Signature spring cocktail 

Here’s a signature cocktail idea from Gary Cahill of Cameo Bar at Viceroy Santa Monica in Santa Monica, Calif.

Hawaiian Hibiscus Collins

Hawaiian hibiscus cocktailIngredients: 

  • 2 ounces of vodka
  • 1/2 ounce of lemon juice
  • 1 ounce of housemade hibiscus syrup
  • 2 shiso leaves
  • Soda water


1.       Pour vodka, hibiscus syrup, and lemon juice into a mixing glass.

2.       Muddle shiso leaves into mixture.

3.       Shake over ice and strain over fresh ice in a highball glass.

4.       Top with soda water and garnish with a shiso leaf.


Housemade hibiscus syrup

Servings: 4 cups


  • 3/4 cup of dried Hawaiian hibiscus leaves
  • 4 cups of water
  • 1.5 cups of sugar


1. Combine all ingredients in a medium saucepan set over high heat. Bring to a boil, then drop heat to low and simmer uncovered for 10 minutes.

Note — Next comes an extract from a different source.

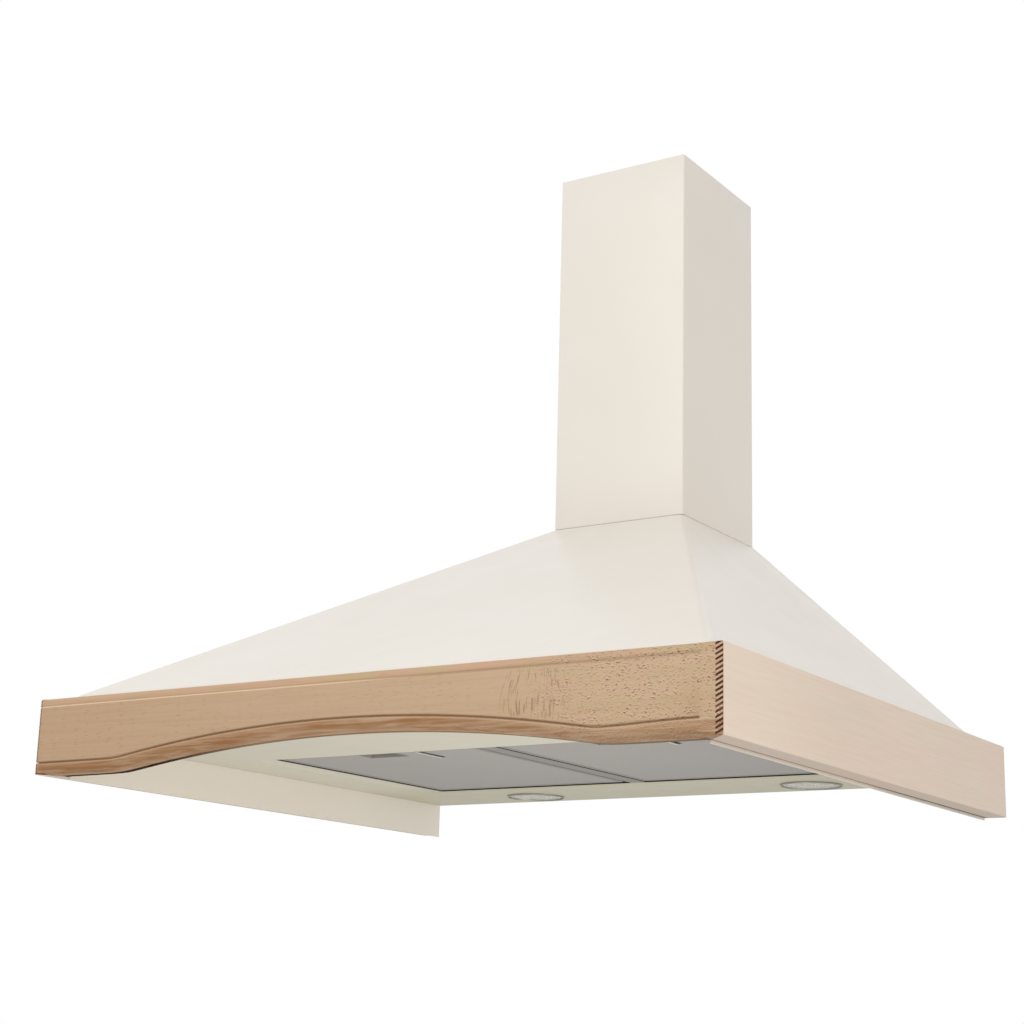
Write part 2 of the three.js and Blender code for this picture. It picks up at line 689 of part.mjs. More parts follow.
function bottomPan() {
  const tray = cut(
    box(centred(panHalf), [panFront, skirtBack], [PAN_BOTTOM, PAN_BOTTOM + PAN_FLANGE]),
    box(
      centred(panHalf - SHEET),
      [panFront + SHEET, skirtBack - SHEET],
      [panTop, PAN_BOTTOM + 2 * PAN_FLANGE],
    ),
  );
  const seatHalf = filterOuter + SEAT_SIDE;
  const seat = [filterFront - SEAT_END, filterBack + SEAT_END];
  const raised = box(centred(seatHalf + SHEET), [seat[0] - SHEET, seat[1] + SHEET], [PAN_BOTTOM, seatTop]);
  const recess = box(centred(seatHalf), seat, [PAN_BOTTOM - PAST, PAN_BOTTOM + SEAT_STEP]);
  const opening = box(centred(openingHalf), [openingFront, openingBack], [PAN_BOTTOM - PAST, seatTop + PAST]);
  const lampHoles = [-1, 1].map((side) => cylinder(
    LAMP_BARREL_RADIUS + GAP,
    'z',
    PAN_BOTTOM - PAST,
    PAN_BOTTOM + PAST,
    [(side * LAMP_SPACING) / 2, WALL_Y - LAMP_TO_WALL],
    32,
  ));
  const controlSlot = box(
    [CONTROL_X - controlSlotHalf, CONTROL_X + controlSlotHalf],
    [controlY - controlSlotDepth, controlY + controlSlotDepth],
    [PAN_BOTTOM - PAST, PAN_BOTTOM + PAST],
  );
  return cut(joined(tray, raised), recess, opening, ...lampHoles, controlSlot);
}

// The channel between the filters, open at the top, with tongues that lap the pan at both ends.
function filterCrossbar() {
  const half = CROSSBAR_WIDTH / 2;
  const length = [openingFront + GAP, openingBack - GAP];
  const channel = cut(
    box(centred(half), length, [filterBottom, filterTop]),
    box(
      centred(half - PLATE),
      [length[0] - PAST, length[1] + PAST],
      [seatTop + GAP + PLATE, filterTop + PAST],
    ),
  );
  const laps = box(
    centred(half),
    [openingFront - CROSSBAR_LAP, openingBack + CROSSBAR_LAP],
    [seatTop + GAP, seatTop + GAP + PLATE],
  );
  return joined(channel, laps);
}

// Filter pieces are drawn from the swing axis: x across, y towards the wall, z up.
const frameRear = -HINGE_SETBACK;
const frameFront = frameRear - FILTER_LENGTH;
const frameBottom = filterBottom - hingeZ;
const frameTop = frameBottom + FILTER_HEIGHT;
const meshBottom = frameBottom + FILTER_LIP_THICKNESS;
const meshTop = frameTop - FILTER_LIP_THICKNESS;
const pocketFront = frameFront + FILTER_RAIL - POCKET_OVERLAP;
const pocketTop = meshTop - POCKET_WALL;
const noseBottom = seatTop + GAP - hingeZ;

function guideSlot(depth) {
  const x = [GUIDE_SLOT_OFFSET - GUIDE_SLOT_WIDTH / 2, GUIDE_SLOT_OFFSET + GUIDE_SLOT_WIDTH / 2];
  const y = [frameFront - PAST, frameFront + GUIDE_SLOT_LENGTH];
  return box(x, y, [frameBottom - PAST, frameBottom + depth]);
}

function filterFrame() {
  const half = FILTER_WIDTH / 2;
  const lip = FILTER_RAIL + FILTER_LIP;
  const outer = box(centred(half), [frameFront, frameRear], [frameBottom, frameTop]);
  const meshSeat = box(
    centred(half - FILTER_RAIL),
    [frameFront + FILTER_RAIL, frameRear - FILTER_RAIL],
    [meshBottom, meshTop],
  );
  const window = box(
    centred(half - lip),
    [frameFront + lip, frameRear - lip],
    [frameBottom - PAST, frameTop + PAST],
  );
  const pocketEnd = pocketFront + POCKET_LENGTH;
  const pocketBlock = box(
    centred(POCKET_WIDTH / 2 + POCKET_WALL),
    [pocketFront - POCKET_OVERLAP, pocketEnd + POCKET_WALL],
    [frameBottom, meshTop],
  );
  const pocket = box(centred(POCKET_WIDTH / 2), [pocketFront, pocketEnd], [frameBottom - PAST, pocketTop]);
  const noseSlot = box(
    centred(NOSE_WIDTH / 2 + GAP),
    [frameFront - PAST, pocketFront + 1],
    [noseBottom - GAP, noseBottom + NOSE_THICKNESS + GAP],
  );
  const tongues = [-1, 1].map((side) => {
    const x = (side * TONGUE_SPACING) / 2;
    const bottom = seatTop + GAP - hingeZ;
    return box(
      [x - TONGUE_WIDTH / 2, x + TONGUE_WIDTH / 2],
      [frameRear - 1, frameRear + HINGE_SETBACK + TONGUE_LENGTH],
      [bottom, bottom + TONGUE_THICKNESS],
    );
  });
  const rails = cut(outer, meshSeat, window);
  return cut(joined(rails, pocketBlock, ...tongues), pocket, noseSlot, guideSlot(GUIDE_SLOT_DEPTH));
}

function filterMesh() {
  const half = FILTER_WIDTH / 2 - FILTER_RAIL - GAP;
  const pack = box(
    centred(half),
    [frameFront + FILTER_RAIL + GAP, frameRear - FILTER_RAIL - GAP],
    [meshBottom + GAP, meshTop - GAP],
  );
  const pocketRoom = box(
    centred(POCKET_WIDTH / 2 + POCKET_WALL + GAP),
    [frameFront - PAST, pocketFront + POCKET_LENGTH + POCKET_WALL + GAP],
    [frameBottom - PAST, frameTop + PAST],
  );
  return cut(pack, pocketRoom, guideSlot(2 * GUIDE_SLOT_DEPTH));
}

function filterLatch() {
  const front = pocketFront + GAP;
  const top = pocketTop - GAP;
  const bottom = top - LATCH_HEIGHT;
  const half = POCKET_WIDTH / 2 - GAP;
  const body = box(centred(half), [front, front + LATCH_LENGTH], [bottom, top]);
  const nose = box(
    centred(NOSE_WIDTH / 2),
    [frameFront - FILTER_FRONT_CLEARANCE + NOSE_CLEARANCE, front + 1],
    [noseBottom, noseBottom + NOSE_THICKNESS],
  );
  const fingerDish = box(
    centred(half - 3),
    [front + 2, front + LATCH_LENGTH - 2.5],
    [bottom - PAST, bottom + LATCH_DISH],
  );
  return joined(cut(body, fingerDish), nose);
}

function filterAssembly(side, label) {
  return groupAt(
    side * filterX,
    hingeY,
    hingeZ,
    part(`${label}_filter_frame`, filterFrame(), aluminium()),
    part(`${label}_filter_mesh`, filterMesh(), aluminium()),
    part(`${label}_filter_latch`, filterLatch(), greyPlastic()),
  );
}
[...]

2. Remove saucepan from heat, cover, and let steep for five minutes. Place a fine-meshed sieve over a large measuring cup or bowl with a pour spout and pour syrup through. Let drain completely and discard flowers.

3. Pour the syrup into a clean, dry 32-ounce jar with lid, cover and let cool. Store syrup in refrigerator.